# Description of the task:
Quote the data below in full, please, without altering anything.

****************

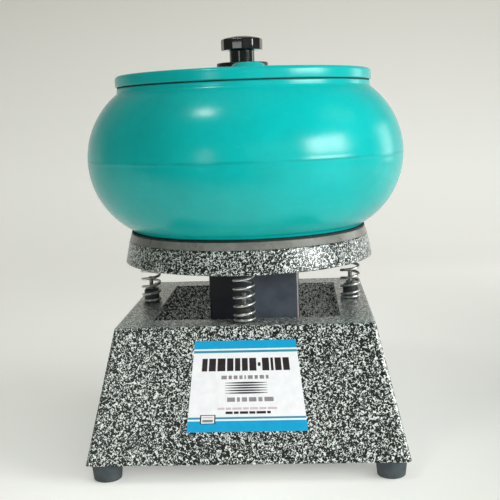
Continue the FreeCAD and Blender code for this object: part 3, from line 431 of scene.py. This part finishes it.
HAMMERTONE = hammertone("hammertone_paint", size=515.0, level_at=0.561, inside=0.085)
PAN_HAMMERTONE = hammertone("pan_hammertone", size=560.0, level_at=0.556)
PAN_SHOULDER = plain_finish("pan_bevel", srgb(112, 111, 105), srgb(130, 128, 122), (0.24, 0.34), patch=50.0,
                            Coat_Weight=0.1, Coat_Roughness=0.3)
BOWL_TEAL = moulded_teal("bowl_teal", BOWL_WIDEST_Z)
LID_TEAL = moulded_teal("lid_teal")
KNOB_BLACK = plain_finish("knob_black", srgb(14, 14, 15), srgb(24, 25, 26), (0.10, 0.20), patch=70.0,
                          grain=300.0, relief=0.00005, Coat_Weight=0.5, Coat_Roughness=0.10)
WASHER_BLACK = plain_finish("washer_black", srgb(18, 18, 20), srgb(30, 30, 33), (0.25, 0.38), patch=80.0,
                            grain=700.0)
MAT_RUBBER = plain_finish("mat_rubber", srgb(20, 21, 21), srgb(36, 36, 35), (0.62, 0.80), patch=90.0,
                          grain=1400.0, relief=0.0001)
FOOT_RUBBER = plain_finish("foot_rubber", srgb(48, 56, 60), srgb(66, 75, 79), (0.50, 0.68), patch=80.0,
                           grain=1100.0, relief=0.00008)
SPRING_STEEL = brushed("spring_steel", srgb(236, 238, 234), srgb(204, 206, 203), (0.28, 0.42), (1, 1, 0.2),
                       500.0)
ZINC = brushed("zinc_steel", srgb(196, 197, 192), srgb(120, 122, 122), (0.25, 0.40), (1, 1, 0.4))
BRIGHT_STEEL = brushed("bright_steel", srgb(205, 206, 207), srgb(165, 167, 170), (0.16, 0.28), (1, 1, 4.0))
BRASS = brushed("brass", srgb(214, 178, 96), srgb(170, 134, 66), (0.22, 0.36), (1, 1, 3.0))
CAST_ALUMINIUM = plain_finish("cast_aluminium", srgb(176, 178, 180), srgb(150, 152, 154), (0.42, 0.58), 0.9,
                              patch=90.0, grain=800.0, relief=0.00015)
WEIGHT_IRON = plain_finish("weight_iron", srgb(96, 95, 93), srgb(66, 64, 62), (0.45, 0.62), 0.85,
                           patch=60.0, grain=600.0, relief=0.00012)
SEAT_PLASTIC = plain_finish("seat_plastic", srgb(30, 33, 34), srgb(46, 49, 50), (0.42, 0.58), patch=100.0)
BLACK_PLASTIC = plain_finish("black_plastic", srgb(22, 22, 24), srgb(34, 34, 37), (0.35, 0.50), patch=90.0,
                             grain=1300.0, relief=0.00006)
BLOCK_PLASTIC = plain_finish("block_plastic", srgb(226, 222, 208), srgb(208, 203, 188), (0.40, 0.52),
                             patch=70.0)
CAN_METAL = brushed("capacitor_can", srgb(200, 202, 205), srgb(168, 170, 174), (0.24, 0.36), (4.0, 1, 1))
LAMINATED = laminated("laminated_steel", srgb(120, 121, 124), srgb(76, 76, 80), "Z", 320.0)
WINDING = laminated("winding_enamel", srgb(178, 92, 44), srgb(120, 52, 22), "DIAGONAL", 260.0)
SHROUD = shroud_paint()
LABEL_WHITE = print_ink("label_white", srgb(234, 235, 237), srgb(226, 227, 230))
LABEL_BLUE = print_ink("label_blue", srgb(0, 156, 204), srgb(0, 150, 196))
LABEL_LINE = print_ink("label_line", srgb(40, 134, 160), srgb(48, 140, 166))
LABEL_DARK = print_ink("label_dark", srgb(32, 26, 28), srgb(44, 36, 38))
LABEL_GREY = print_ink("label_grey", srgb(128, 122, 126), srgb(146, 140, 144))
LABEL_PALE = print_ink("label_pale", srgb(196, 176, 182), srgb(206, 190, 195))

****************

# Task answer:
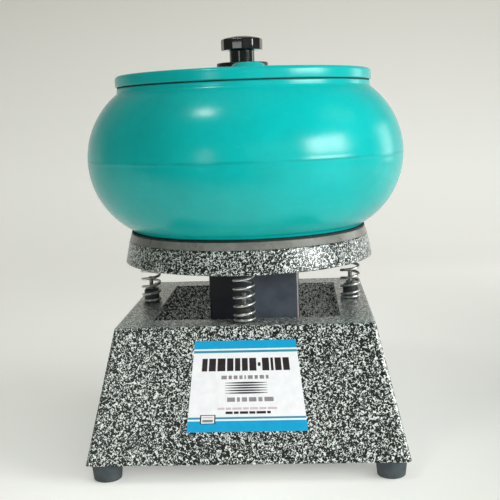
Continue the FreeCAD and Blender code for this object: part 3, from line 431 of scene.py. This part finishes it.
HAMMERTONE = hammertone("hammertone_paint", size=515.0, level_at=0.561, inside=0.085)
PAN_HAMMERTONE = hammertone("pan_hammertone", size=560.0, level_at=0.556)
PAN_SHOULDER = plain_finish("pan_bevel", srgb(112, 111, 105), srgb(130, 128, 122), (0.24, 0.34), patch=50.0,
                            Coat_Weight=0.1, Coat_Roughness=0.3)
BOWL_TEAL = moulded_teal("bowl_teal", BOWL_WIDEST_Z)
LID_TEAL = moulded_teal("lid_teal")
KNOB_BLACK = plain_finish("knob_black", srgb(14, 14, 15), srgb(24, 25, 26), (0.10, 0.20), patch=70.0,
                          grain=300.0, relief=0.00005, Coat_Weight=0.5, Coat_Roughness=0.10)
WASHER_BLACK = plain_finish("washer_black", srgb(18, 18, 20), srgb(30, 30, 33), (0.25, 0.38), patch=80.0,
                            grain=700.0)
MAT_RUBBER = plain_finish("mat_rubber", srgb(20, 21, 21), srgb(36, 36, 35), (0.62, 0.80), patch=90.0,
                          grain=1400.0, relief=0.0001)
FOOT_RUBBER = plain_finish("foot_rubber", srgb(48, 56, 60), srgb(66, 75, 79), (0.50, 0.68), patch=80.0,
                           grain=1100.0, relief=0.00008)
SPRING_STEEL = brushed("spring_steel", srgb(236, 238, 234), srgb(204, 206, 203), (0.28, 0.42), (1, 1, 0.2),
                       500.0)
ZINC = brushed("zinc_steel", srgb(196, 197, 192), srgb(120, 122, 122), (0.25, 0.40), (1, 1, 0.4))
BRIGHT_STEEL = brushed("bright_steel", srgb(205, 206, 207), srgb(165, 167, 170), (0.16, 0.28), (1, 1, 4.0))
BRASS = brushed("brass", srgb(214, 178, 96), srgb(170, 134, 66), (0.22, 0.36), (1, 1, 3.0))
CAST_ALUMINIUM = plain_finish("cast_aluminium", srgb(176, 178, 180), srgb(150, 152, 154), (0.42, 0.58), 0.9,
                              patch=90.0, grain=800.0, relief=0.00015)
WEIGHT_IRON = plain_finish("weight_iron", srgb(96, 95, 93), srgb(66, 64, 62), (0.45, 0.62), 0.85,
                           patch=60.0, grain=600.0, relief=0.00012)
SEAT_PLASTIC = plain_finish("seat_plastic", srgb(30, 33, 34), srgb(46, 49, 50), (0.42, 0.58), patch=100.0)
BLACK_PLASTIC = plain_finish("black_plastic", srgb(22, 22, 24), srgb(34, 34, 37), (0.35, 0.50), patch=90.0,
                             grain=1300.0, relief=0.00006)
BLOCK_PLASTIC = plain_finish("block_plastic", srgb(226, 222, 208), srgb(208, 203, 188), (0.40, 0.52),
                             patch=70.0)
CAN_METAL = brushed("capacitor_can", srgb(200, 202, 205), srgb(168, 170, 174), (0.24, 0.36), (4.0, 1, 1))
LAMINATED = laminated("laminated_steel", srgb(120, 121, 124), srgb(76, 76, 80), "Z", 320.0)
WINDING = laminated("winding_enamel", srgb(178, 92, 44), srgb(120, 52, 22), "DIAGONAL", 260.0)
SHROUD = shroud_paint()
LABEL_WHITE = print_ink("label_white", srgb(234, 235, 237), srgb(226, 227, 230))
LABEL_BLUE = print_ink("label_blue", srgb(0, 156, 204), srgb(0, 150, 196))
LABEL_LINE = print_ink("label_line", srgb(40, 134, 160), srgb(48, 140, 166))
LABEL_DARK = print_ink("label_dark", srgb(32, 26, 28), srgb(44, 36, 38))
LABEL_GREY = print_ink("label_grey", srgb(128, 122, 126), srgb(146, 140, 144))
LABEL_PALE = print_ink("label_pale", srgb(196, 176, 182), srgb(206, 190, 195))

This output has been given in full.